:: Task to carry out ::
All lines from the one with "add(neck_form.part, mode=Mode.SUBTRACT)" through the one with "in imported if", and only those, are to be reproduced exactly, both ends included.

********************

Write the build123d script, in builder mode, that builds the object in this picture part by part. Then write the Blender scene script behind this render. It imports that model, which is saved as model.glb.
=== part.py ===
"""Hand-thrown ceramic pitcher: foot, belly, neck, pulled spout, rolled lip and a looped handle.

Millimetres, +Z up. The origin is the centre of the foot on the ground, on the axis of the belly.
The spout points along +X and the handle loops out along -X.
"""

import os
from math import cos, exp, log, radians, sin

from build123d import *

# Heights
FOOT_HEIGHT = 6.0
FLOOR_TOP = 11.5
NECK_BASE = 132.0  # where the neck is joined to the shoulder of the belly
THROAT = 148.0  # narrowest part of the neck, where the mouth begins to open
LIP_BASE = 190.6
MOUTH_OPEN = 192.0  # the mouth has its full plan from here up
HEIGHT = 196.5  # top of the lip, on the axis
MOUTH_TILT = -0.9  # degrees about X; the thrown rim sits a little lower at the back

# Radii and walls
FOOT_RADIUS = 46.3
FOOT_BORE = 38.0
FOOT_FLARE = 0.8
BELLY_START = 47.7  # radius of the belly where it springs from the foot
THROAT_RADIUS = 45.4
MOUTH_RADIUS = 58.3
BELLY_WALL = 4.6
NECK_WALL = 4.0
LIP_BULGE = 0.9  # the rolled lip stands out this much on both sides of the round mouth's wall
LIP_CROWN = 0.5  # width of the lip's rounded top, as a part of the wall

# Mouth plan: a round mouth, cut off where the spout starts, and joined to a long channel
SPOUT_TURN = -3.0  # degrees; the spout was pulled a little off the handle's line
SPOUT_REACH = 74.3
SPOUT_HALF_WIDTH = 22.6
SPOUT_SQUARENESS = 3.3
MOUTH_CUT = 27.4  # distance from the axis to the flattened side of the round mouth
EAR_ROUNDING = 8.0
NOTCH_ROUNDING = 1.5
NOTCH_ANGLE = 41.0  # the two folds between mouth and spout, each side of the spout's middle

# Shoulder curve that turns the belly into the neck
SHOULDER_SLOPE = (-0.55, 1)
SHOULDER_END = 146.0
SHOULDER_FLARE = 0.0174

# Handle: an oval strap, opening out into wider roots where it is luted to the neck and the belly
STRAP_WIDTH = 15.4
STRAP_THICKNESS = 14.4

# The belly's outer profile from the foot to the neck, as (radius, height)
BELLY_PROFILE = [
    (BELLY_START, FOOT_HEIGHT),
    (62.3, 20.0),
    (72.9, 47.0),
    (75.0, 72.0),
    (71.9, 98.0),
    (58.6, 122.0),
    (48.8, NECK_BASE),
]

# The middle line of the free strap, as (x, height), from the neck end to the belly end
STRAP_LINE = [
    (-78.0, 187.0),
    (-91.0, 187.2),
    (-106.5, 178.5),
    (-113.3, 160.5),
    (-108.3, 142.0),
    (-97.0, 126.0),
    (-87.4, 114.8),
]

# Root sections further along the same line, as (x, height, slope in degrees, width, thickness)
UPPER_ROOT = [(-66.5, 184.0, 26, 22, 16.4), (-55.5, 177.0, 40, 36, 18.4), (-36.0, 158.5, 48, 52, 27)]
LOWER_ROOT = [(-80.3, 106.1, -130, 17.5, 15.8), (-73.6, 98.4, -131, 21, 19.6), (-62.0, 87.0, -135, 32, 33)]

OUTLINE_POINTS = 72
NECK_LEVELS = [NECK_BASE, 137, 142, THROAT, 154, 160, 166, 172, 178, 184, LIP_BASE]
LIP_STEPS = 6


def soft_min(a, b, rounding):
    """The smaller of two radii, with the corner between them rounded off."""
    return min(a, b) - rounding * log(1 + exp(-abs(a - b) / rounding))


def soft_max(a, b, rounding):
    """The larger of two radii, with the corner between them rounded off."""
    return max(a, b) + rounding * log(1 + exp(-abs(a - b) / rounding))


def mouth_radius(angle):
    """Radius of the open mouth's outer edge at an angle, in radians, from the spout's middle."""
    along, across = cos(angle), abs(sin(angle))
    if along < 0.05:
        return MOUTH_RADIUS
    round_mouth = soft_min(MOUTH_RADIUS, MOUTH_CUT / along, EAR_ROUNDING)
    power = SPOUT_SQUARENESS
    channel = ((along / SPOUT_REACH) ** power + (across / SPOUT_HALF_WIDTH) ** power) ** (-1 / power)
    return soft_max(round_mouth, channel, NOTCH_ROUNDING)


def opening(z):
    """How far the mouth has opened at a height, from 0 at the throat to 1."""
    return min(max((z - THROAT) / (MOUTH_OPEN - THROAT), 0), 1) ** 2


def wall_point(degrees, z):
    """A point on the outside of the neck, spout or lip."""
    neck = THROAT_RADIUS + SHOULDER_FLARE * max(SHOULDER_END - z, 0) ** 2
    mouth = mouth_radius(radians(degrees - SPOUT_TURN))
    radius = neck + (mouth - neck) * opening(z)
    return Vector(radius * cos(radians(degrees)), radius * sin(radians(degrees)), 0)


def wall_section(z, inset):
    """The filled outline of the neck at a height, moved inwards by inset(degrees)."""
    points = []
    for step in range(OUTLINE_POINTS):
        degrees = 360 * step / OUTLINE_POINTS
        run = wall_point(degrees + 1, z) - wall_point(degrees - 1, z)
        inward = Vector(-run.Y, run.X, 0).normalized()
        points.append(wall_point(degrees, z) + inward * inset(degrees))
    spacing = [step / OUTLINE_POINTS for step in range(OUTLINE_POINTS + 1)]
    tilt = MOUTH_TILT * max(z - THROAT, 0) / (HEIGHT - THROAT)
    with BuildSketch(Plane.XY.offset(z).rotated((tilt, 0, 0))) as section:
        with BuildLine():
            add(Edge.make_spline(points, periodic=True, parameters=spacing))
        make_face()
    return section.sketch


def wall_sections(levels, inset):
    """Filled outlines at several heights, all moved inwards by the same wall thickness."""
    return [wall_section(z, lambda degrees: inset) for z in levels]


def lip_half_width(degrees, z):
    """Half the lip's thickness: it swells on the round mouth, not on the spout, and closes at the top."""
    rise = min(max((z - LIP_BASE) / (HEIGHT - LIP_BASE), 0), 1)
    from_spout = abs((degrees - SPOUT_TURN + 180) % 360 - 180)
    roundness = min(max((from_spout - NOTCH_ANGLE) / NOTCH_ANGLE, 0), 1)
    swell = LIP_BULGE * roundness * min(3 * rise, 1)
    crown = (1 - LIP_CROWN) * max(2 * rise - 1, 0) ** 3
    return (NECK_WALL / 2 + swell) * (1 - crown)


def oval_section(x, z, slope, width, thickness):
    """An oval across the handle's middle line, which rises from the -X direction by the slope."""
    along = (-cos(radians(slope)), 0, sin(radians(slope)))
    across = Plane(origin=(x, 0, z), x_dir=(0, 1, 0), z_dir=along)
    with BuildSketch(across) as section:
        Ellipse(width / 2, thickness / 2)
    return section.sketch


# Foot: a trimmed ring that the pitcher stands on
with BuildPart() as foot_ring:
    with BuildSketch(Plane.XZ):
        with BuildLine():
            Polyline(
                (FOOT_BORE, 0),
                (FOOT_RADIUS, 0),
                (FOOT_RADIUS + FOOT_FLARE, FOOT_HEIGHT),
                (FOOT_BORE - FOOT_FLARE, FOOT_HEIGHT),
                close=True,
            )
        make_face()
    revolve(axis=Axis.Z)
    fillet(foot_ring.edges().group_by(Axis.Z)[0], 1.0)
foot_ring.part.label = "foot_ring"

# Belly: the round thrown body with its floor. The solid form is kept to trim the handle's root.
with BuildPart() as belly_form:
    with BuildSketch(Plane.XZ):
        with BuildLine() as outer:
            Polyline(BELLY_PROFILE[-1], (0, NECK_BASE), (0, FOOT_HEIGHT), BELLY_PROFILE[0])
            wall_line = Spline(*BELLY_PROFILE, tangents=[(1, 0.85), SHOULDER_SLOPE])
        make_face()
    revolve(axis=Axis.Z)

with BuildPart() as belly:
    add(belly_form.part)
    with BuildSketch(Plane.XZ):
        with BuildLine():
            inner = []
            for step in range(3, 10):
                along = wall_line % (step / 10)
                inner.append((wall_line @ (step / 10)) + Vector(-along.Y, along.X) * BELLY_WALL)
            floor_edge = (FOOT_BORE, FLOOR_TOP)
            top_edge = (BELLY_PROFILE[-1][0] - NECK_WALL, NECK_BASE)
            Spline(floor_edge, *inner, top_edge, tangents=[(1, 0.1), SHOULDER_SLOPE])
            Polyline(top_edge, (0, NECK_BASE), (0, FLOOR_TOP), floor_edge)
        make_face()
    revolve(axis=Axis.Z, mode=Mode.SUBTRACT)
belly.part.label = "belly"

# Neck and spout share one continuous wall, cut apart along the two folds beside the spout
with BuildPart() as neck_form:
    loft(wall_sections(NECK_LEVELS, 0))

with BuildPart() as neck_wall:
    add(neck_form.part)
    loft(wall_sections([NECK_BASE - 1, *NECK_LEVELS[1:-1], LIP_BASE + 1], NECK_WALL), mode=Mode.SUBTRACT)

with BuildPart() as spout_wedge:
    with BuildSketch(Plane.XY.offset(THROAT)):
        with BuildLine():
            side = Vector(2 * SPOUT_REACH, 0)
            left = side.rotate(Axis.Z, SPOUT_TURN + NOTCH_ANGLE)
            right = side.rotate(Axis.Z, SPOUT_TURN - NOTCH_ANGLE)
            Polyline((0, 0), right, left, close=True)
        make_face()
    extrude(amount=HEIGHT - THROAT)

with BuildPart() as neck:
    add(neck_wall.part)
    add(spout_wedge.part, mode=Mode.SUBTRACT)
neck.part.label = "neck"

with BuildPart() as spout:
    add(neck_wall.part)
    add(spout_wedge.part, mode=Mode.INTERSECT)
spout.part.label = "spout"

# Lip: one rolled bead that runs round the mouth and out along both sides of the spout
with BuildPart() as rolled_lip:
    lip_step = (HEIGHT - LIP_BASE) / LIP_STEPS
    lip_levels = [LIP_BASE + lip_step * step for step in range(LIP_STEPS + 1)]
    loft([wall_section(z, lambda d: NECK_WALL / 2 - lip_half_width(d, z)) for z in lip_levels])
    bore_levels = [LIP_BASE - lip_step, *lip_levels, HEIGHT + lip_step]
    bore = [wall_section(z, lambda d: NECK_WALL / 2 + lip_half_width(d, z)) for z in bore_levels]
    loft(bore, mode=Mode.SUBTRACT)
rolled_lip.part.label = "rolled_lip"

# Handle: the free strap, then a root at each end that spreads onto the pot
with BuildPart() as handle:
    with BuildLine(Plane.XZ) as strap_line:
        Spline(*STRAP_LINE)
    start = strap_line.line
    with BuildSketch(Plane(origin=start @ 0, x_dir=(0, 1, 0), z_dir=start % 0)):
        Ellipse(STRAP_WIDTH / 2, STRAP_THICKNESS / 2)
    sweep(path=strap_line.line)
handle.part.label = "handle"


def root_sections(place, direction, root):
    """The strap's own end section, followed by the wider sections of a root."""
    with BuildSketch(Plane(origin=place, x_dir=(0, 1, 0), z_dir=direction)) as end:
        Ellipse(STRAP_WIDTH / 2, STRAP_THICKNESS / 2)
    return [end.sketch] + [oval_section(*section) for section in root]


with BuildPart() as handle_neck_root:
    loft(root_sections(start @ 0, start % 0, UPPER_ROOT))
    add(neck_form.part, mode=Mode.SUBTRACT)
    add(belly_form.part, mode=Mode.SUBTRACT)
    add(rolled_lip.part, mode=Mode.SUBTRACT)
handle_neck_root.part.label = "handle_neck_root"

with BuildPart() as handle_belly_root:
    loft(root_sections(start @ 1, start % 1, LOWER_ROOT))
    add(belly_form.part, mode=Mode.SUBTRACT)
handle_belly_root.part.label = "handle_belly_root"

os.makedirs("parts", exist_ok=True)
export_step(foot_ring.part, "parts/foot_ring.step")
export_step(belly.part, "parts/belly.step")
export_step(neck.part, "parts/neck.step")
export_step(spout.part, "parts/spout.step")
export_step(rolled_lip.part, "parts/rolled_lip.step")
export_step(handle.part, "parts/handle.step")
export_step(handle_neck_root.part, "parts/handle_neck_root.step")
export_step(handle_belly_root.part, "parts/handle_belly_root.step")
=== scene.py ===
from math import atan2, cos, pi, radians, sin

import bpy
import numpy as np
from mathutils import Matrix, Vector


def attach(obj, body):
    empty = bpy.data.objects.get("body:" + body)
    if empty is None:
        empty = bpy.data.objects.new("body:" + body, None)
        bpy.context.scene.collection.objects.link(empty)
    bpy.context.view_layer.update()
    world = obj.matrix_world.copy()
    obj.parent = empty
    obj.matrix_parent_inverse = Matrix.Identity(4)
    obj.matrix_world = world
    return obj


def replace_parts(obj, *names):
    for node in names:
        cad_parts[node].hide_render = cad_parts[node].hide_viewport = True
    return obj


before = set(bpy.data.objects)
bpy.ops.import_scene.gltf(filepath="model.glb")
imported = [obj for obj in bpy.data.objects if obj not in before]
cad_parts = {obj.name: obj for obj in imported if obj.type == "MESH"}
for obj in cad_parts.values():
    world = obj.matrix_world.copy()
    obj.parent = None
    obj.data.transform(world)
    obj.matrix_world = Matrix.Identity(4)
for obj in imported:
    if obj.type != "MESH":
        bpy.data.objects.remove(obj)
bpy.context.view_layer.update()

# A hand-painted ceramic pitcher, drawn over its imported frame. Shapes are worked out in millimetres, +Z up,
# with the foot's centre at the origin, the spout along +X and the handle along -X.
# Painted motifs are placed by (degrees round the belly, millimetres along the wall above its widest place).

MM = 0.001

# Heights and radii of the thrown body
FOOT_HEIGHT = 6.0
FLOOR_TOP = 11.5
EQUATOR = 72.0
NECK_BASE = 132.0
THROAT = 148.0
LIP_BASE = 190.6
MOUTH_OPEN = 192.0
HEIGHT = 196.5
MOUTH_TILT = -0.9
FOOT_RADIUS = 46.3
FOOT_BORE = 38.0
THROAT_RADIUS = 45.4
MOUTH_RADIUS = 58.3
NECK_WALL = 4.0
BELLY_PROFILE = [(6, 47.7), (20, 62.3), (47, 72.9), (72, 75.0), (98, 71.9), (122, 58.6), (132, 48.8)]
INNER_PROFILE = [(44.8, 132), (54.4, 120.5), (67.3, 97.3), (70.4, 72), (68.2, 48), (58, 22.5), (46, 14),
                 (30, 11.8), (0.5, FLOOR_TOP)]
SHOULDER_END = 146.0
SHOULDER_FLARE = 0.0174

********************

:: Result below ::
    add(neck_form.part, mode=Mode.SUBTRACT)
    add(belly_form.part, mode=Mode.SUBTRACT)
    add(rolled_lip.part, mode=Mode.SUBTRACT)
handle_neck_root.part.label = "handle_neck_root"

with BuildPart() as handle_belly_root:
    loft(root_sections(start @ 1, start % 1, LOWER_ROOT))
    add(belly_form.part, mode=Mode.SUBTRACT)
handle_belly_root.part.label = "handle_belly_root"

os.makedirs("parts", exist_ok=True)
export_step(foot_ring.part, "parts/foot_ring.step")
export_step(belly.part, "parts/belly.step")
export_step(neck.part, "parts/neck.step")
export_step(spout.part, "parts/spout.step")
export_step(rolled_lip.part, "parts/rolled_lip.step")
export_step(handle.part, "parts/handle.step")
export_step(handle_neck_root.part, "parts/handle_neck_root.step")
export_step(handle_belly_root.part, "parts/handle_belly_root.step")
=== scene.py ===
from math import atan2, cos, pi, radians, sin

import bpy
import numpy as np
from mathutils import Matrix, Vector


def attach(obj, body):
    empty = bpy.data.objects.get("body:" + body)
    if empty is None:
        empty = bpy.data.objects.new("body:" + body, None)
        bpy.context.scene.collection.objects.link(empty)
    bpy.context.view_layer.update()
    world = obj.matrix_world.copy()
    obj.parent = empty
    obj.matrix_parent_inverse = Matrix.Identity(4)
    obj.matrix_world = world
    return obj


def replace_parts(obj, *names):
    for node in names:
        cad_parts[node].hide_render = cad_parts[node].hide_viewport = True
    return obj


before = set(bpy.data.objects)
bpy.ops.import_scene.gltf(filepath="model.glb")
imported = [obj for obj in bpy.data.objects if obj not in before]
cad_parts = {obj.name: obj for obj in imported if obj.type == "MESH"}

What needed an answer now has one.